Interim Management Provider

Interim Plant Manager Uses Lean Manufacturing Principles to Transform Business

The Situation

IXPA was asked to help turn around a drinkware manufacturer’s very low production volume of laser-engraved items, which was resulting in an average monthly business loss of $245,000. With a target of 500,000 units per month, the actual production of just 66,000 units per month was having a major impact on its ability to meet customer demand. The company was having to re-spray 43% of all its painted products, and had a scrap rate of 3.2%. Drying time of the paint-like product averaged 8 hours instead of the promised 2.5, while the volume of the paint-like product was 2.2 grams per unit instead of the quoted 0.6 grams.

The Solution

IXPA’s partner in the USA appointed an interim plant manager to carry out an initial assessment of the production facility, its capabilities, and the skills of its employees.
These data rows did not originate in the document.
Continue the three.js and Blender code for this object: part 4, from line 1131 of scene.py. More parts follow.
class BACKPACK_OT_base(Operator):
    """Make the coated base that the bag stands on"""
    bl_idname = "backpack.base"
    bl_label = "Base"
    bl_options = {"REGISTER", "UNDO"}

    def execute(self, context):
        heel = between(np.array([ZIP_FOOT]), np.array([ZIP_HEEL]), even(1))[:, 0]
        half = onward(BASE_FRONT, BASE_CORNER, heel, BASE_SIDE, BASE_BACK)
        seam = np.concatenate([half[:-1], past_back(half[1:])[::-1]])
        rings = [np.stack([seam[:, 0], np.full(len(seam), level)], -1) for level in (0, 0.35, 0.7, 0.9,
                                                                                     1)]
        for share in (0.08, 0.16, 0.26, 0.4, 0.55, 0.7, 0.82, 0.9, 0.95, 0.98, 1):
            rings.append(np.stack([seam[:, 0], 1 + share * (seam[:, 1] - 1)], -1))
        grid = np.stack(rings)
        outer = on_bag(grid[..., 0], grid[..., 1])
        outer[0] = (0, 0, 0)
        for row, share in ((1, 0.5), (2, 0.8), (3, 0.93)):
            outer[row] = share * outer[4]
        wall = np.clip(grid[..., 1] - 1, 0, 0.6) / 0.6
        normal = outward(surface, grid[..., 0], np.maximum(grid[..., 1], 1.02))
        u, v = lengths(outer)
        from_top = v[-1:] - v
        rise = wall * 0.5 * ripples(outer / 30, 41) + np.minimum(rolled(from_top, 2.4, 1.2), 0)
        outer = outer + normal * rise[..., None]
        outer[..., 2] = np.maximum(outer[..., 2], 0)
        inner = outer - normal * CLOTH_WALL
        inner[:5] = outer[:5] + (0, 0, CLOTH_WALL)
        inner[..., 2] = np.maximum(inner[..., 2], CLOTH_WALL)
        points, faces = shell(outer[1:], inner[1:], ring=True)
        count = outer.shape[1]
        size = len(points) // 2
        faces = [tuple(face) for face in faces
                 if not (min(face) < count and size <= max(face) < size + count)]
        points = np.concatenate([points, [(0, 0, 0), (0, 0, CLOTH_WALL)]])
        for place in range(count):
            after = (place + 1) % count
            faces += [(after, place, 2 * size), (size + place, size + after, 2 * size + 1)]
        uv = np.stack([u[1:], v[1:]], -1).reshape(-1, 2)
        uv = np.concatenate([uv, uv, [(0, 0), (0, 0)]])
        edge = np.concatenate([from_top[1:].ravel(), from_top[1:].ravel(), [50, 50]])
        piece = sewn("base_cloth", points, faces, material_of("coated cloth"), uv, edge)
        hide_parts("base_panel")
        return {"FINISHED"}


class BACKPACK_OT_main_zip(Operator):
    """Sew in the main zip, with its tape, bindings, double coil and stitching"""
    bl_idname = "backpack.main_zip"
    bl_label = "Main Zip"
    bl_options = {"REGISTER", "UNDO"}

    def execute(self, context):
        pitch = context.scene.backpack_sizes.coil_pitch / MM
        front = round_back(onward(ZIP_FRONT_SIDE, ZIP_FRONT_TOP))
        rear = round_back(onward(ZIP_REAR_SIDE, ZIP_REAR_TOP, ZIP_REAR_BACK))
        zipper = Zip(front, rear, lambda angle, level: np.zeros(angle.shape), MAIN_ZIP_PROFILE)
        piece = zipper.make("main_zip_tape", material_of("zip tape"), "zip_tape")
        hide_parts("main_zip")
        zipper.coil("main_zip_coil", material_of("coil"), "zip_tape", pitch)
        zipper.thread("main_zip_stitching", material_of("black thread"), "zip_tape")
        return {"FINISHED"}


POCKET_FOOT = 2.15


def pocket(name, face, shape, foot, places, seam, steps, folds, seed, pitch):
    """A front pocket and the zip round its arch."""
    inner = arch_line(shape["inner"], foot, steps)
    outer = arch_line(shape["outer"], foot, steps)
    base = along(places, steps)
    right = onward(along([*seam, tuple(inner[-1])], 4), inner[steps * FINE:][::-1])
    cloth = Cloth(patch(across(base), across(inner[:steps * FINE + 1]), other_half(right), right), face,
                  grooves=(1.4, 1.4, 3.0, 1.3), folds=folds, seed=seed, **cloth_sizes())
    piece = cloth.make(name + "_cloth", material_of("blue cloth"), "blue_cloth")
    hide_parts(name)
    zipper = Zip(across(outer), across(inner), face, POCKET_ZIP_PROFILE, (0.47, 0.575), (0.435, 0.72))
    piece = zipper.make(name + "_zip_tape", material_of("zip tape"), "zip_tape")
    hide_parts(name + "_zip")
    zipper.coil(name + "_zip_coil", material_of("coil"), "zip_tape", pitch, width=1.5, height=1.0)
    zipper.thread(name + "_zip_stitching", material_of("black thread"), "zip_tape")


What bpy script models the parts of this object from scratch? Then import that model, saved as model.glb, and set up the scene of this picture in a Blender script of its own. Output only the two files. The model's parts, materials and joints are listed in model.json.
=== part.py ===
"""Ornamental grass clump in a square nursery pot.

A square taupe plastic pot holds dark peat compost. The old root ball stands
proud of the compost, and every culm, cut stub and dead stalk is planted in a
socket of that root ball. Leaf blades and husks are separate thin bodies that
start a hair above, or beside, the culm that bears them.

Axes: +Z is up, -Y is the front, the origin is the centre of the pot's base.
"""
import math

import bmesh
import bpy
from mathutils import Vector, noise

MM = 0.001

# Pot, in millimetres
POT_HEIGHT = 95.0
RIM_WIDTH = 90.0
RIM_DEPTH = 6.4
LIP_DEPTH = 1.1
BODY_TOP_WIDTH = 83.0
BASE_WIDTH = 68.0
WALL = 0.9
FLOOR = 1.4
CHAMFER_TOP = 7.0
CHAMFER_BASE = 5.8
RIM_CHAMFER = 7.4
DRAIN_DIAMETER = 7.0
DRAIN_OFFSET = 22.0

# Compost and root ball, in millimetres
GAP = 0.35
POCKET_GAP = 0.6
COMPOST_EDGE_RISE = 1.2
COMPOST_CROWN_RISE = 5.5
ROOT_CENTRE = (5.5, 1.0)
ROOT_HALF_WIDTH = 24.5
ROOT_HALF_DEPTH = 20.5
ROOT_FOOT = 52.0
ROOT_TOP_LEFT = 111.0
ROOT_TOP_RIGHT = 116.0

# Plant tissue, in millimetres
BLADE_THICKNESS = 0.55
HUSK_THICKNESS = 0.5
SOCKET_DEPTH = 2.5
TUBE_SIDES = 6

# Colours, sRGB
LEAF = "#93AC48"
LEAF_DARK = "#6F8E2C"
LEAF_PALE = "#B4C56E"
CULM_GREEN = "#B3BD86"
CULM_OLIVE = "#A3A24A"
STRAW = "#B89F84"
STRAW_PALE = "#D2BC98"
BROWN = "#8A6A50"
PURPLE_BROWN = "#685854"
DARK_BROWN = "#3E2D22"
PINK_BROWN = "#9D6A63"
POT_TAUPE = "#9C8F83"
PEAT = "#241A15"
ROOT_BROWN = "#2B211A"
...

A range of process improvement targets were then defined, which included:

  • Reducing re-spray rates by eliminating over-spray issues
  • Reducing drying time from 8 hours to 15 minutes by using a drying tunnel
  • Decreasing defects by employing a filtration solution to reduce airborne contamination
  • Implementing lean training for all factory processes
  • Removing a pre-washer on each shift
  • Eliminating mixed orders, product damage and improper handling by making improvements to order consolidation and packing processes
  • Reducing defects by identifying methods to ‘mistake proof’ the final inspection process
  • Improving flow and increasing velocity through the implementation of a new factory layout
  • Using cross training to develop a flexible workforce

A skilled and experienced interim plant manager was sourced and appointed to apply lean manufacturing principles to support these improvements.

The Outcome

Just 6 months after implementing the improvements, the involvement of an interim plant manager meant the turnaround in volume production was so significant that the total annual production savings were $23m, with material annual cost savings of $2.59m. The company had increased capacity from 66,000 units per month to 493,714 units, reducing the cost per unit from $14.07 to $4.11. Material cost per unit had fallen from $1.63 to $0.55, and labor costs had plummeted from $8.17 per unit to $2.11. Moreover, the previous scrap rate of 3.2% had been more than halved to 1.5%.